27 de septiembre de 2011

Café, Flavia Ricci

Después de tantos años disfrutando meterme en diversos bares a pasar el tiempo, una va haciendo ciertos arquetipos de acuerdo a las ciudades. Llego a un bar que promete wi-fi, desenfundo netbook y me conecto hasta que llegue la hora de la reunión que me ha llevado desde La Plata a Buenos Aires. Pido un desayuno porteño, de esos con un gran café con leche, zumo de naranja exprimido y con un hielo en vasito pequeño, tres medialunas y un servilletero que llega a último momento, cuando me traen el pedido.

Miro por Diagonal en sentido Plaza de Mayo, aunque estoy en un bar a 50 metros del Obelisco y tal vez hubiese sido más grato haberme sentado en sentido contrario. Pero yo quería conectarme al wi-fi y quedarme en mi burbuja cibernética unos minutos al menos. A mi lado hay una mesa con dos hombres con pinta de ejecutivos, de unos 45 años. Uno de ellos habla a los gritos y el otro en cambio casi no se escucha. Tal vez porque no habla nunca. El gritón habla de "grandes" proyectos, de invertir, poner dinero allá y sacarlo de acá, de que la tasa de interés y la Bolsa, de que su casa y la ampliación de su casa. Miro varias veces hacia su mesa pero él no me devuelve la mirada, sumido como está en sus grandes inversiones.
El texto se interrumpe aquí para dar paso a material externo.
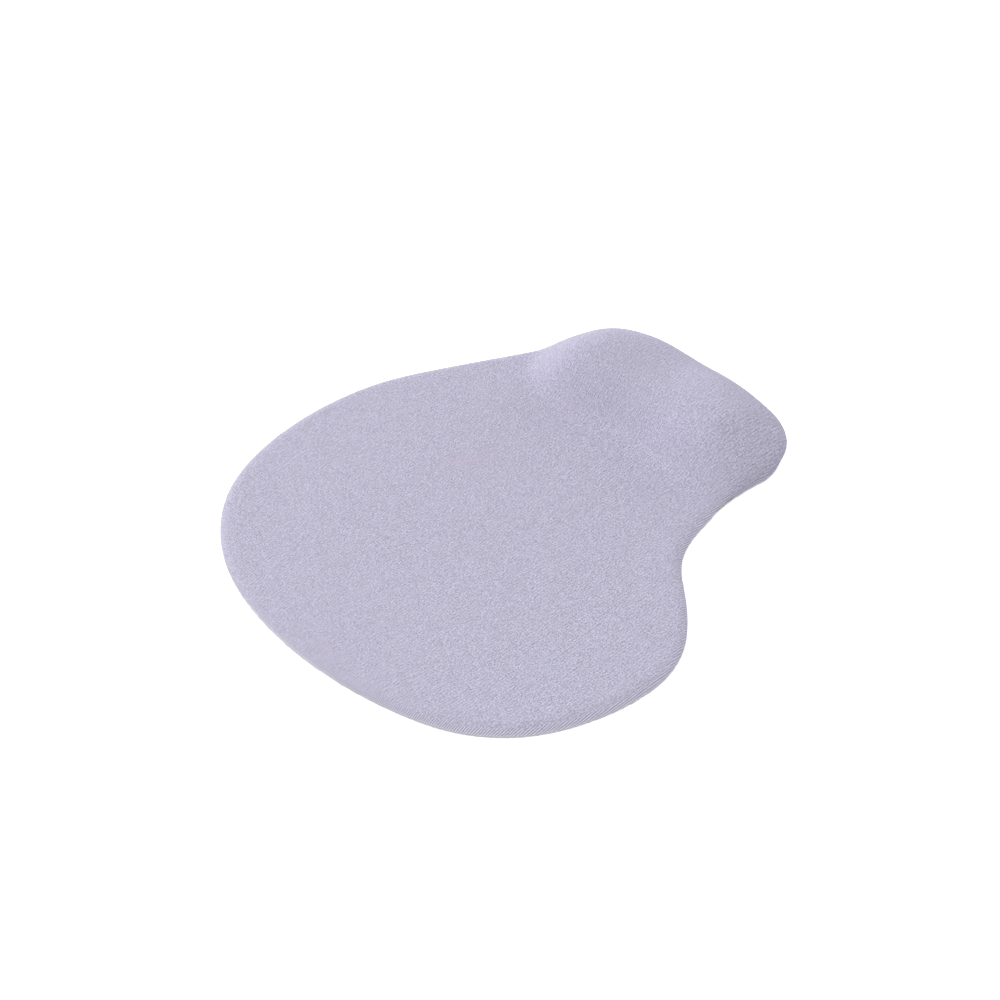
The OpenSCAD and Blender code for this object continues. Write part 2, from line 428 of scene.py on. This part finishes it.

 Y pienso en los cafés de Tres Arroyos: la gente hablando de la comida, Claromecó, los viajes, los chicos y el colegio. Pienso en que me gustan esas conversaciones, de esos cafés. Con gente distendida que se afloja la corbata. O quizás no usa, muy probablemente. Podría decir, claro, que se trata de un mal de las grandes ciudades: la gente que no se relaja ni se despega de las grandes inversiones que pretende hacer. Pero no.

Yo he estado en los cafés de Barcelona o de La Plata. Y la gente no es así. Vamos, no diría que no es así, pero al menos las conversaciones no son tan monotemáticas. Hay padres, madres, niños, abuelos, abuelas, tíos, familias, amigos. Pero los cafés de Buenos Aires los mediodías traen consigo oficinistas tristones, grises, solitarios y con "grandes" inversiones.

 Al final me he quedado pensando en esto, así que no me conecté al wi-fi del bar. En cambio disfruté de un desayuno porteño mientras me imaginaba que estaba en un café del Borne, en ojotas. Que pedía croissants, un café con leche y un zumo de naranjas.

Disfruto enormemente del anonimato porteño, de los paseos, de sus lugares infinitos. Pero las conversaciones en los bares son extremadamente monotemáticas y parecidas.

 Ya lo decía Benjamin Franklin: "No cambies la salud por la riqueza, ni la libertad por el poder".